Lubbock residents cleaning up after storm damage
Thursday night’s storm left downed trees and flooded roads across town.
LUBBOCK, Texas (KCBD) - The storm that came through Thursday night brought strong winds and left some damage across town. So, Lubbock residents were seen across town cleaning up Friday.
Chris Burns said his power went out at 2:30 a.m. Friday morning. It was raining hard and he knew it was going to be bad.
“I’m thinking oh this is going to be ugly,” Burns said.
KCBD’s Chief Meteorologist John Robison said the storm came with wind speeds averaging 60 to 70 mph in Lubbock.
“We had a lot of downburst-type winds,” Robison said. “We had some of those early in the evening between 10 and 11 here in Lubbock, bur generally the strongest winds were that 3:30, 3-4 time period.”
That wind took some branches down from Burns’ trees that he had to clean up in the morning.
“We’ve got some old oaks like most of the oaks in this neighborhood and they just didn’t make it through the storm,” Burns said.
In a lot of circumstances, a downed tree can be dangerous. Casey Hildebrandt owns Hildebrandt Tree Tech. He said his crews had an uprooted tree leaning on another one. In those situations, he said it’s best to call a professional so no one gets injured.
“We’ve got powerlines behind us, and we’ve got a dislodged tree hung in another tree, and when you have that situation and you start making cuts, weight can shift and then things get real dangerous,” Hildebrandt said.
Hildebrandt said that downed trees were a result of both high wind and heavy rainfall.
“In this situation we had super saturated soils with the intense rains we had combined with some wind, and that caused on this particular tree a root failure,” Hildebrandt said.
Burns also had some damage from the heavy rainfall.

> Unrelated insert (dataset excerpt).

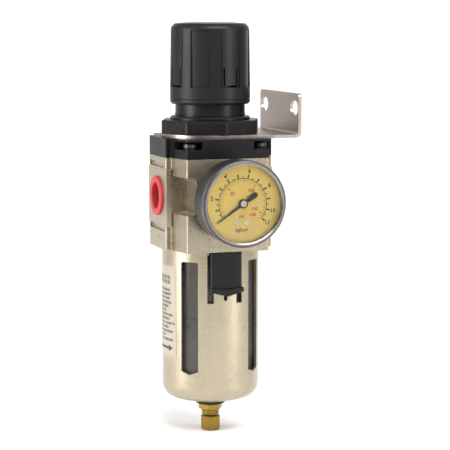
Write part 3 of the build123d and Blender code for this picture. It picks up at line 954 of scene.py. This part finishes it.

He is doing work on his back patio that currently has cracks in it, leading to an unpleasant surprise after the storm.
“And that’s when I realized our basement was starting to turn into a swimming pool because it was just pouring down there,” Burns said.
Heavy rain closed FM 835 near Buffalo Springs Lake where the standing water was nearly two feet deep. The storm also knocked down trees and washed out canyon walls at the lake.

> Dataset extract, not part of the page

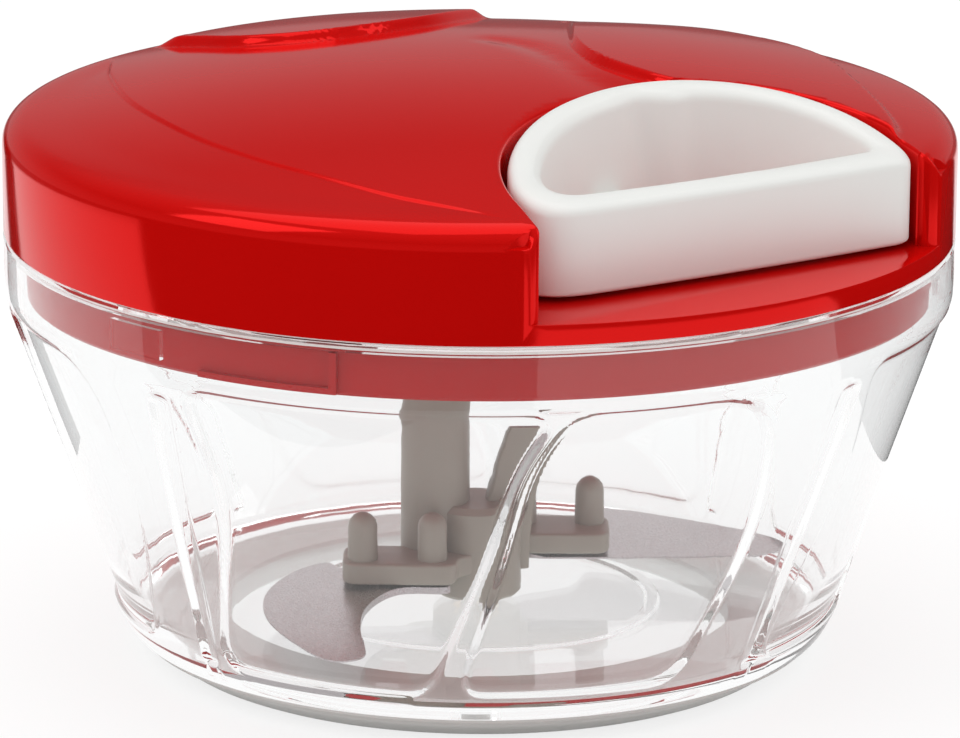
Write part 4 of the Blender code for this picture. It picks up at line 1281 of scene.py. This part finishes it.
def clear_plastic():
    finish = Finish("clear moulded plastic")
    cloud = finish.noise(22.0, 2.0)
    base = finish.between(cloud, rgb(0.955, 0.965, 0.965), rgb(0.975, 0.98, 0.98))
    gloss = 0.012 + finish.noise(6.0, 3.0) * 0.02
    skin = finish.bumped(finish.noise(9.0, 2.0), 0.012)
    glass = finish.shader(Base_Color=base, Roughness=gloss, Normal=skin, Transmission_Weight=1.0, IOR=1.49, Specular_IOR_Level=0.3)
    straight = finish.add("BsdfTransparent")
    bounced = finish.add("LightPath", output="Ray Depth")
    spent = finish.maths("GREATER_THAN", bounced, MOST_BOUNCES + 0.5)
    finish.add("OutputMaterial", {}, {"Surface": finish.add("MixShader", {}, {0: spent, 1: glass, 2: straight})})
    return finish.material


def braided():
    """Polyester cord: two crossing sets of slanting strands, with painted shade in the grooves between them."""
    finish = Finish("braided cord")
    place = finish.add("TexCoord", output="Object")
    strands = []
    for slant in (0.9, -0.9):
        turned_place = finish.add("Mapping", {}, {"Vector": place, "Rotation": (0.0, 0.0, slant)})
        strands.append(finish.add("TexWave", {}, {"Vector": turned_place, "Scale": 520.0}, "Fac"))
    weave = strands[0] * strands[1]
    # Painted shade: the colour darkens where the weave is low, in the grooves between the strands.
    base = finish.between(weave, rgb(0.42, 0.40, 0.37), rgb(0.78, 0.76, 0.72))
    return finish.surface(Base_Color=base, Roughness=0.8 + weave * 0.1, Normal=finish.bumped(weave, 0.12))


def make_finishes():
    red = moulded(
        "red gloss plastic", (0.74, 0.004, 0.003), 0.10, 0.02, 0.003, 1.4, Metallic=0.36, Specular_IOR_Level=0.15
    )
    satin_red = moulded("red satin plastic", (0.42, 0.004, 0.004), 0.35, 0.03, 0.004, 1.0, Specular_IOR_Level=0.2)
    white = moulded("warm white plastic", (0.83, 0.835, 0.81), 0.38, 0.012, 0.006, 0.5)
    taupe = moulded("taupe plastic", (0.315, 0.285, 0.24), 0.42, 0.05, 0.008, 0.5)
    inner = moulded("inner plastic", (0.62, 0.62, 0.60), 0.4)
    rubber = moulded("frosted foot plastic", (0.60, 0.59, 0.57), 0.45, 0.03, 0.01, 0.6)
    seal = moulded("seal silicone", (0.78, 0.78, 0.76), 0.5)
    blades = brushed("ground blade steel", (0.52, 0.48, 0.49), 0.28, (6.0, 0.6, 1.0))
    steel = brushed("turned steel", (0.62, 0.61, 0.60), 0.25, (1.0, 1.0, 8.0))
    brass = brushed("sintered brass", (0.70, 0.52, 0.25), 0.38, (1.0, 1.0, 5.0))
    return {
        "red_plastic": red,
        "satin_red": satin_red,
        "white_plastic": white,
        "taupe_plastic": taupe,
        "inner_plastic": inner,
        "foot_rubber": rubber,
        "silicone": seal,
        "blade_steel": blades,
        "steel": steel,
        "brass": brass,
        "clear_plastic": clear_plastic(),
        "cord": braided(),
    }


NODE_SLOTS = {
    "centre_pin": "steel",
    "hub_bush": "brass",
    "seal_ring": "silicone",
    "cord_guide": "steel",
    "reel_post": "steel",
    "reel_screw": "steel",
    "reel_washer": "steel",
    "cord_anchor": "steel",
    "spring_housing": "inner_plastic",
    "cord_reel": "inner_plastic",
    "recoil_spring": "blade_steel",
    "pull_cord": "cord",
    "cord_winding": "cord",
    "drive_cup": "taupe_plastic",
}


# Stage


def seen_from_camera(right, away):
    """A place given to the photograph's right and away from its camera, in the part's frame."""
    turn = math.radians(CAMERA_AZIMUTH)
    return (right * math.cos(turn) - away * math.sin(turn), right * math.sin(turn) + away * math.cos(turn))


def make_camera():
    lens = bpy.data.cameras.new("camera")
    lens.sensor_fit = "HORIZONTAL"
    lens.sensor_width = SENSOR_WIDTH
    lens.lens = SENSOR_WIDTH * CAMERA_FOCAL_PIXELS / PHOTO_WIDTH
    lens.clip_start = 0.01
    lens.clip_end = 20.0
    camera = bpy.data.objects.new("camera", lens)
    bpy.context.scene.collection.objects.link(camera)
    elevation = math.radians(CAMERA_ELEVATION)
    out = CAMERA_DISTANCE * math.cos(elevation)
    up = CAMERA_DISTANCE * math.sin(elevation)
    aim = Vector((*seen_from_camera(CAMERA_AIM[0], 0.0), CAMERA_AIM[1])) * MM
    place = Vector((*seen_from_camera(CAMERA_AIM[0], -out), CAMERA_AIM[1] + up)) * MM
    looking = (aim - place).to_track_quat("-Z", "Y").to_matrix()
    roll = Matrix.Rotation(math.radians(CAMERA_ROLL), 3, "Z")
    camera.matrix_world = Matrix.Translation(place) @ (looking @ roll).to_4x4()
    bpy.context.scene.camera = camera


def make_world():
    world = bpy.data.worlds.new("studio")
    bpy.context.scene.world = world
    world.use_nodes = True
    nodes = Nodes(world.node_tree)
    seen = nodes.add("LightPath", output="Is Camera Ray")
    through = nodes.add("LightPath", output="Transmission Depth")
    mirrored = nodes.add("LightPath", output="Is Glossy Ray")
    direction = nodes.add("TexCoord", output="Generated")
    up = nodes.add("SeparateXYZ", {}, {"Vector": direction}, "Z")
    stops = [(0.0, rgb(0.3, 0.3, 0.3)), (0.2, rgb(0.26, 0.26, 0.26)), (0.45, rgb(0.12, 0.12, 0.12))]
    stops.append((0.9, rgb(0.35, 0.35, 0.35)))
    sky = nodes.add("ValToRGB", {"stops": stops}, {"Fac": up}, "Color")
    plain = rgb(0.80, 0.80, 0.80)
    lit = nodes.between(mirrored, plain, sky)
    colour = nodes.between(seen.at_least(through * mirrored), lit, rgb(1, 1, 1))
    shade = nodes.add("Background", {}, {"Color": colour, "Strength": 1.0})
    nodes.add("OutputWorld", {}, {"Surface": shade})


def make_floor():
    stand_alone()
    bpy.ops.mesh.primitive_circle_add(vertices=96, radius=4.0, fill_type="NGON", location=(0, 0, -0.0002))
    floor = bpy.context.object
    floor.name = "studio_floor"
    finish = Finish("white floor")
    seen = finish.add("LightPath", output="Is Camera Ray")
    mirrored = finish.add("LightPath", output="Is Glossy Ray")
    deep = finish.add("LightPath", output="Transmission Depth").at_most(1.0)
    watched = seen.at_least(mirrored).at_least(deep)
    place = finish.add("TexCoord", output="Object")
    out = finish.add("VectorMath", {"operation": "LENGTH"}, {0: place}, "Value")
    stops = [(0.0, rgb(1, 1, 1)), (0.40, rgb(1, 1, 1)), (0.55, rgb(0.12, 0.12, 0.12))]
    table = finish.add("ValToRGB", {"stops": stops}, {"Fac": out}, "Color")
    mirror = finish.between(mirrored * (1 - deep), rgb(1, 1, 1), table)
    white = finish.add("Mix", {"data_type": "RGBA", "blend_type": "MULTIPLY"}, {"Factor": 1.0, "A": rgb(0.78, 0.78, 0.78), "B": mirror}, "Result")
    dull = finish.add("Mix", {"data_type": "RGBA", "blend_type": "MULTIPLY"}, {"Factor": 1.0, "A": rgb(0.24, 0.24, 0.24), "B": mirror}, "Result")
    glow = finish.between(watched, rgb(0, 0, 0), white)
    base = finish.between(watched, rgb(0.86, 0.86, 0.86), dull)
    finish.surface(
        Base_Color=base, Roughness=1.0, Specular_IOR_Level=0.0, Emission_Color=glow, Emission_Strength=1.0
    )
    floor.data.materials.append(finish.material)


def make_card(name, outline):
    """A black card on the floor beside the object, which only reflections see. Its corners are as the camera sees them."""
    corners = [seen_from_camera(right, away) for right, away in outline]
    card = plate(name, corners, 1.0, 2.0)
    finish = Finish(name)
    black = finish.add("BsdfDiffuse", {}, {"Color": rgb(0.01, 0.01, 0.01)})
    clear = finish.add("BsdfTransparent")
    inside_bowl = finish.add("LightPath", output="Transmission Depth").at_most(1.0)
    shader = finish.add("MixShader", {}, {0: inside_bowl, 1: black, 2: clear})
    finish.add("OutputMaterial", {}, {"Surface": shader})
    card.data.materials.append(finish.material)
    card.visible_camera = False
    card.visible_diffuse = False
    card.visible_transmission = False
    card.visible_shadow = False


def make_light(name, place, aim, size, power):
    light = bpy.data.lights.new(name, "AREA")
    light.shape = "RECTANGLE"
    light.size, light.size_y = size
    light.energy = power
    lamp = bpy.data.objects.new(name, light)
    bpy.context.scene.collection.objects.link(lamp)
    place, aim = Vector(place), Vector(aim)
    lamp.matrix_world = Matrix.Translation(place) @ (aim - place).to_track_quat("-Z", "Y").to_matrix().to_4x4()
    return lamp


def make_lights():
    middle = (0.0, 0.0, 0.05)
    left = seen_from_camera(-0.75, -0.35)
    right = seen_from_camera(0.8, 0.1)
    make_light("top_softbox", (0.0, 0.15, 1.0), middle, (0.8, 0.8), 2.2)
    make_light("left_softbox", (*left, 0.75), middle, (0.5, 0.6), 1.6)
    make_light("right_softbox", (*right, 0.6), middle, (0.4, 0.6), 1.0)


def hand_over(piece, body, slot, finish, *nodes):
    piece.data.materials.clear()
    piece.data.materials.append(finish)
    if body == "cord_ends":
        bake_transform(piece)
    else:
        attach(piece, body)
    if nodes:
        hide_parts(*nodes)


def on_outer_edge(x, y):
    """The lower blade's long outer edge."""
    return x < -20.0 or y < -36.0


def on_front_edge(x, y):
    """The upper blade's straight edge."""
    return y < 8.5 and x > 8.0


def make_chopper():
    finishes = make_finishes()
    pieces = (
        (make_bowl(), "bowl", "clear_plastic", "bowl"),
        (make_foot(), "bowl", "foot_rubber", "foot_ring"),
        (make_cover(), "lid", "red_plastic", "lid_cover"),
        (make_plug(), "lid", "red_plastic", "lid_base"),
        (make_handle(), "handle", "white_plastic", "pull_handle"),
        (make_cord(), "cord_ends", "cord", "pull_cord"),
        (make_carrier(), "rotor", "taupe_plastic", "blade_carrier"),
        (
            make_blade("lower_blade_ground", LOWER_BLADE, ARM_BOTTOM - BLADE_GAP - BLADE_THICKNESS, on_outer_edge),
            "rotor",
            "blade_steel",
            "lower_blade",
        ),
        (
            make_blade(
                "upper_blade_ground",
                UPPER_BLADE,
                ARM_BOTTOM + RIGHT_ARM_LIFT - BLADE_GAP - BLADE_THICKNESS,
                on_front_edge,
            ),
            "rotor",
            "blade_steel",
            "upper_blade",
        ),
        *make_screws(),
    )
    for piece, body, slot, node in pieces:
        finish = finishes["satin_red"] if node == "lid_base" else finishes[slot]
        hand_over(piece, body, slot, finish, node)
        if slot == "clear_plastic":
            piece.visible_shadow = False
            piece.visible_diffuse = False
    for node, slot in NODE_SLOTS.items():
        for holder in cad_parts[node].material_slots:
            holder.material = finishes[slot]


make_chopper()
make_camera()
make_world()
make_floor()
for name, outline in CARDS.items():
    make_card(name, outline)
make_lights()
bpy.context.scene.view_settings.view_transform = "Standard"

“This is the worst damage that we’ve seen in the past five years that I’ve been here,” Buffalo Springs Lake General Manager Brandon Powell said.
Powell says crews are working to open all roads and fix everything one step at a time.

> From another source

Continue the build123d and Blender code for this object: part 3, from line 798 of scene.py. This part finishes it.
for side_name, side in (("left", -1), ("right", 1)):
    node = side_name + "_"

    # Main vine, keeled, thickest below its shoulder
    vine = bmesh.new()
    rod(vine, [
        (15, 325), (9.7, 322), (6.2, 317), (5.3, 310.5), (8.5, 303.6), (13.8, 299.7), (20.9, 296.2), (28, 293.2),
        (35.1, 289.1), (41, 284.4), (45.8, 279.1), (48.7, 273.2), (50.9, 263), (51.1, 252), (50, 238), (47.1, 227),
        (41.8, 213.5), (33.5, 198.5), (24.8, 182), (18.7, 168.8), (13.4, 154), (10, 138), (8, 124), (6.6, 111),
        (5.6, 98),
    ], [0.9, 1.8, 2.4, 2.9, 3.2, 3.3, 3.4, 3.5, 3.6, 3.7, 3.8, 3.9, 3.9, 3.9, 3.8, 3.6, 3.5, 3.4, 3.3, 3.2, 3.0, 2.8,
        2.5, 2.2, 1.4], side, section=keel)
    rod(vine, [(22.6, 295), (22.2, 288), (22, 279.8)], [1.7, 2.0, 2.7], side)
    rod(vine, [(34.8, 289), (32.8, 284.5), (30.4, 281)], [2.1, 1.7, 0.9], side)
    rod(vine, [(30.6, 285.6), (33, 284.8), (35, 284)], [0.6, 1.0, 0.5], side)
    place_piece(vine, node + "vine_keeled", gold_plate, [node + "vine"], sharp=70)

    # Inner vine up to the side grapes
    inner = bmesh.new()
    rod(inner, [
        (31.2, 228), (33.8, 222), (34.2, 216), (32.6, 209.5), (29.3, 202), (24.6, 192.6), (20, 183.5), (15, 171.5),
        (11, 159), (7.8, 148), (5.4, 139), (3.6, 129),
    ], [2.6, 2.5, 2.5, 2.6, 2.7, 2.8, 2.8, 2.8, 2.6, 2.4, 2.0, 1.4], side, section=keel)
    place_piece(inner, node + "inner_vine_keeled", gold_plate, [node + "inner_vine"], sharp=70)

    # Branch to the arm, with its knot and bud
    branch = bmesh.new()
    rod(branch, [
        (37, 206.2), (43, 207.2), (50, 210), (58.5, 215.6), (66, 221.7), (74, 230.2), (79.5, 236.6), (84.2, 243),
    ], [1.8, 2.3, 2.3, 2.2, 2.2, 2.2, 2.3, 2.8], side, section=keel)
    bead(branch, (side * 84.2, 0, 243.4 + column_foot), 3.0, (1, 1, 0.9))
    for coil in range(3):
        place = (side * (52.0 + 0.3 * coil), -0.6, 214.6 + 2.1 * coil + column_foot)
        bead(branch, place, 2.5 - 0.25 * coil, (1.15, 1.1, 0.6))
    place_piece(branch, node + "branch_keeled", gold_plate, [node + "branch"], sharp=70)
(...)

“As of right now, getting the roads clear so it’s safe to travel and hopefully keeping our lift stations up and running as well,” Powell said.
As for how you can prepare for the next storm, Hildebrandt said proactive maintenance is key. He said a good fertilization system to ensure strong roots and making sure to not overwater can help your trees stand tall during high winds.